I wait for October like a mammal preparing for hibernation. I like to sleep, but I love to be couped up in my cozy sea-facing studio apartment in the towering landmark building called The Arcade. Even though it burns half my salary each month, it’s worth every dinar.
In the morning, I see runners chase the sunrise. In the evening, I people-watch with a cup of frothy hot Pumpkin Spice Latte until the sunsets. I watch families share a meal, couples talk by the shore, and kids play. There are laughs, smiles, and claps everywhere.
The October sky is adorned with many colorful kites. I smile whenever I see a kite waltz with the wind.
For The Arcade Society’s Halloween party, I dress up as a black book, made of cardboard, titled – A Black Book. The inspiration behind my costume is to induce boredom, a natural repellent for the zombies, corpses, mummies, clowns, and vampires. I’m a creative person, but the Halloween party isn’t the crowd I want to dazzle.
The roof-top at The Arcade has a breath-taking view of the Manama skyline. It is a moonless night. And, the blanket of glimmering stars above leaves me awestruck. But the blaring music is distracting.
While the creepy creatures, in awfully realistic make-up, dance to Michael Jackson’s Thriller, a corpse-bride breaks away from the crowded dance floor. And, sits next to me, in the invisible corner, behind the table of snacks.
The corpse-bride awkwardly smiles at me. Her face was painted white. Her honey-colored eyes, covered in black eye-shadow, and her lips, pale blue. She lifts her lacy wedding dress, dirty and torn in different places, and removes her silver stilettoes with heels as pointy as a spearhead.
Without her make-up, I can’t pick her out of a line-up of skinny petite women.
“That guy you see there,” she points at a tall lanky corpse-groom dancing with a latex barbie, “I broke up with him this morning.”
I wonder if asking why is too personal. Instead, I ask, “Are you sad?”
“No. I’m relieved,” she says in a soothing voice. I understand that sentiment.
I’ve known people whose departure from my life was a blessing. I learned to curate my social circle in such a way that if my life was a museum, every piece of art would enhance the place. I learned to carefully choose my people.
“The only outfit I like at this party is yours,” she compliments me.
I’m taken by surprise. So, I ask, “Why?”
“Because it shows, you don’t care. I didn’t want to be here, but here I am. It took me three hours to get ready and an hour to ruin a perfectly new wedding dress,” she sighs.
She’s right. I’ve attended the Halloween party at The Arcade every year for the last five years. And, I’ve always been, A Black Book.
People look like ants on the distant beach. They are scattered everywhere on the patch of green land and the sandy shore. The kites are soaring. It’s been a long time since I’ve felt the wind tug a thread between my fingers. I rise and the corpse-bride asks, “You are leaving?”

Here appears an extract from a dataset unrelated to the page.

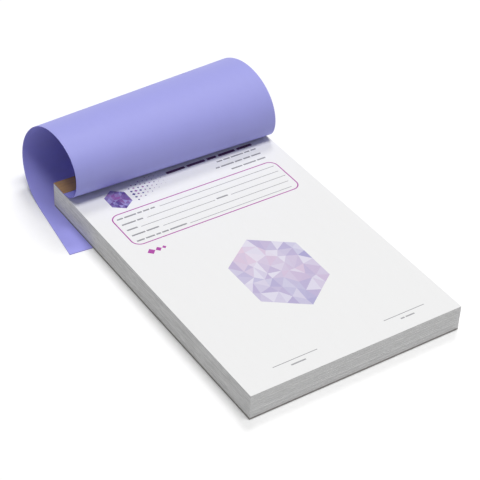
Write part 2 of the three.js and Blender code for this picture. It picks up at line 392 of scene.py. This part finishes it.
def kraft_material(colours):
    """Brown kraft paper with its long fibres across the pad and fine ribs from the machine's felt."""
    material, tree, shader = new_material("kraft_paper")
    spot = object_place(tree)
    turned = place(tree, "ShaderNodeMapping", {"Vector": spot, "Rotation": (0, 0, math.pi / 2)}).outputs[0]
    fibres = effect(tree, "fibres", {"Vector": turned, "Length": 3.5 * MM, "Width": 0.3 * MM})
    inputs = {"Vector": spot, "Scale": 120.0, "Distortion": 1.5, "Detail": 2.0}
    rib = place(tree, "ShaderNodeTexWave", inputs, bands_direction="Y").outputs["Fac"]
    shade = spread(tree, fibres["Tone"], 0.3, 0.7, 0.78, 1.12)
    ribbed = calculate(tree, "MULTIPLY", shade, spread(tree, rib, 0.0, 1.0, 0.94, 1.0))
    tree.links.new(shaded(tree, colours.kraft, ribbed), shader.inputs["Base Color"])
    tree.links.new(spread(tree, fibres["Height"], 0.3, 0.7, 0.62, 0.8), shader.inputs["Roughness"])
    emboss(tree, shader, calculate(tree, "ADD", fibres["Height"], rib), 0.03 * MM)
    return material


def glue_material(colours):
    """Dried padding glue, brushed across the head in soft ridges."""
    material, tree, shader = new_material("padding_glue")
    spot = object_place(tree)
    brushed = place(tree, "ShaderNodeMapping", {"Vector": spot, "Scale": (60, 400, 900)}).outputs[0]
    ridge = noise(tree, brushed, detail=3.0)
    shade = spread(tree, ridge, 0.3, 0.7, 0.9, 1.0)
    tree.links.new(shaded(tree, colours.glue, shade), shader.inputs["Base Color"])
    tree.links.new(spread(tree, ridge, 0.3, 0.7, 0.32, 0.5), shader.inputs["Roughness"])
    emboss(tree, shader, ridge, 0.08 * MM)
    return material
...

“I am going to fly a kite at the beach.”
She asks if she can join me.
I say nothing.
She intuitively replies to questions I haven’t asked, “I’m Eman. I’m a first-year surgical resident at John Hopkins. I’m here on a two-week vacation to visit my parents.”
She is the same age as many of my MBA students. I introduce myself with a sense of pride, but she isn’t impressed by my profession. My bias that “Doctors are arrogant” is further reinforced.
The beach is pleasantly windy. I teach the Doctor to fly her kite. And, as our kites are airborne, she says, “October sky is beautiful.”
I nod in agreement.
I say with a smile, “October is my favorite month for reasons besides Halloween. It’s breast cancer awareness month. I recently had a scare, but a good doctor did a mammogram and the report was good. The days are reasonably short and the nights are enjoyably long, unlike the dead of winter when the Sun, like an unmotivated employee, shows up late to work and leaves early.”
Eman adds, “I love the bed of dried leaves that, in the shades of the warm autumn colors, pave the sidewalks. What else is good? Yes, Pumpkin Spice Latte from Starbucks!”
I smile back.
Her eyes follow the kite. She looks at the sky, pauses, and says, “And, the October sky is different; it is different in ways love is different from affection.
“October is like the last few pages of a book, before it ends,” I say.
A bridge of trust begins to build across our generational age gap. The girl and I become friends across the identity lines; connected by a shared, yet amazingly diverse experience of being human.